The recent dip in inflation highlights the profound impact that diplomatic engagement can have on the domestic economy. By pursuing an interim peace agreement with Iran in June, the administration successfully created a window of stability that allowed global oil markets to recover and energy prices to fall. For American consumers, this meant immediate relief at the petrol pump and a necessary pause in the rising cost of living that has burdened families throughout the year.

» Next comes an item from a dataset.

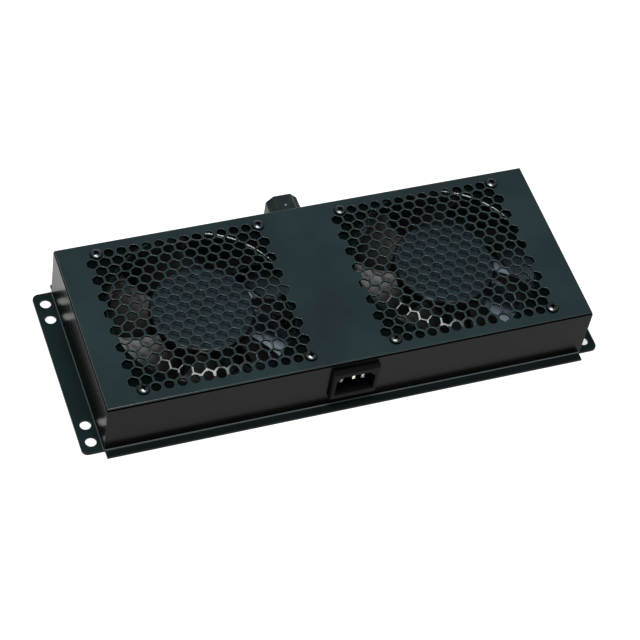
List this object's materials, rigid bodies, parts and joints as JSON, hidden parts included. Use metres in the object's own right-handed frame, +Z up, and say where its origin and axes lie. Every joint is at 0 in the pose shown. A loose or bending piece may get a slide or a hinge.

Proponents of this approach argue that even short-lived diplomatic breakthroughs are vital for managing the economic fallout of international conflict. By temporarily reopening the Strait of Hormuz and easing supply chain anxieties, the government demonstrated that strategic negotiations can directly influence inflation metrics. This cooling of prices provides the Federal Reserve with more flexibility to manage interest rates without the added pressure of runaway energy costs, potentially preventing a more severe economic downturn.
While the peace deal faced challenges and eventually faltered, its measurable effect on June's inflation data proves that de-escalation is a powerful economic tool. Supporters maintain that the administration's willingness to engage in high-stakes diplomacy is a responsible way to protect the U.S. economy from the worst effects of global instability. Moving forward, this experience serves as a case study for how foreign policy decisions can be leveraged to provide tangible financial benefits to the public.